Su madre sólo vio en ella un objeto de cambio. La vendió a los 9 años. A los 11 la violó su amo, sin saber siquiera qué era eso que le hacían. La siguió violando durante 3 años y luego la vendió a otros dueños que la alquilaban para tener sexo... y así hasta que quedó embarazada. Todo en su propia tierra, por su propia gente. Continuó su vida golpeada y humillada por los hombre cercanos y lejanos, por mujeres con encajes. Alejada de su hijo y amenazada siempre con perderlo; le prohibieron que lo vistiera como indio, debía quedar claro, con sus ropas, quién era su padre. Lo bautizó a escondidas en un ritual indígena por mujeres de su tierra, de lodo y sol, como ella decía. Cuando le avisaron al padre del nacimiento, la criatura ya tenía su nombre indígena, Cuauhcolli; a él y a solas, así lo llamaba ella, Malintzin.
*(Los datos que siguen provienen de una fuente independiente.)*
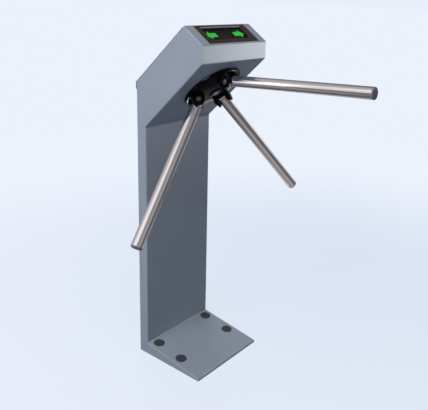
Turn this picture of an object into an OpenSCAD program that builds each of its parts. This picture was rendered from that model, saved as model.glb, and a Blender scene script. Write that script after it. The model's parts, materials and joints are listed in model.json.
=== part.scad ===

Te contaré sin recato. Empezaré diciendo que al conocer su visión me pareció gloriosa. Debe ser que su alma cobró vida por el tiempo silenciado. Su voz ahora me grita su versión de la historia. El juicio que otros han hecho de ella; de ella ya tan enterrada, tan silenciada, tan incapaz, tan traicioneramente pintada cuando, primero que nada, ella fue la primera maltratada.
Golpeada frente a los otros, no tenía derecho a interpretar ni comparar tradiciones que la religión católica imponía a los colonizados. Nunca debió comparar que la virgen María dio vida a Jesús por obra del espíritu santo, al igual que hizo esa mujer de su tierra que al colocarse plumas de aves preciosas en el vientre igual quedó encintada, y a los nueve meses le llegó la vida. Fue su amante, su lengua, la madre de su primer varón, “pequeño ocelote”, así la nombraba él, Hernán Cortés. Amó a ese hombre quien la desposó y luego la entregó a otro hombre que la hizo doblemente infeliz.
Nunca entendió cuál era su traición si ella no pertenecía a nadie, nunca tuvo arraigo pues ni su madre la quiso. Le dolía que la llamaran traidora, mas ella nunca se sintió así porque era sólo una esclava que ahora pasaba a formar parte de los extranjeros. No le tenía lealtad a nadie porque no se sentía parte de ninguna comunidad. No tenía familia y en la vida los hombres sólo habían abusado de ella. ¿De veras la llamaban traidora?, si ella había sido víctima de una sociedad donde había amos y esclavos y las niñas se compraban y vendían para hacerlas prostitutas. Dudó de ella misma, su desamparo filial la hizo ya no creer en nada. Llegó a pensar que en verdad ella y sus coterráneos estaban ciegos ante la verdad, antes de que llegaran los extranjeros a abrirles los ojos.
Llegó a ser propietaria de tierras, casas y servidumbre, pero nada de eso se lo había dado su gente su familia o su raza. Había sido el reconocimiento de un solo hombre a su labor, a su esfuerzo, o quizá también a su entrega; quizá algo que había sido como el amor, la admiración o ambas. ¿Amor, pasión o lujuria?, locura momentánea, qué importaba ya, si los hechos no pueden cambiarse. La historia la había tratado de traidora. El apelativo malinchismo, ese que detona la preferencia a lo extranjero con menosprecio a lo propio, se le atribuye a ella, que sirvió de lengua a esos hombres que llegaron de lejos y que creyeron dioses. Esos que llegaron a conquistar a México Tenochtitlan y a barrer con las tradiciones y cosmovisión de un pueblo para imponer sus valores y tributo a un solo dios, todopoderoso, hijo de la piadosa virgen María.
La visión de Malintzin es una novela poderosa que cuenta la propia versión de Malinalli (hierba seca), Malintzin, Marina, la lengua de Cortés, la madre originaria. Con un arduo trabajo de investigación, Kyra Galván Haro, la autora, nos entrega una exquisita novela que nos hace reflexionar y revalorar el personaje histórico: “como en un juego de espejos, una Marina escribiendo sobre la otra Marina, hasta el infinito”.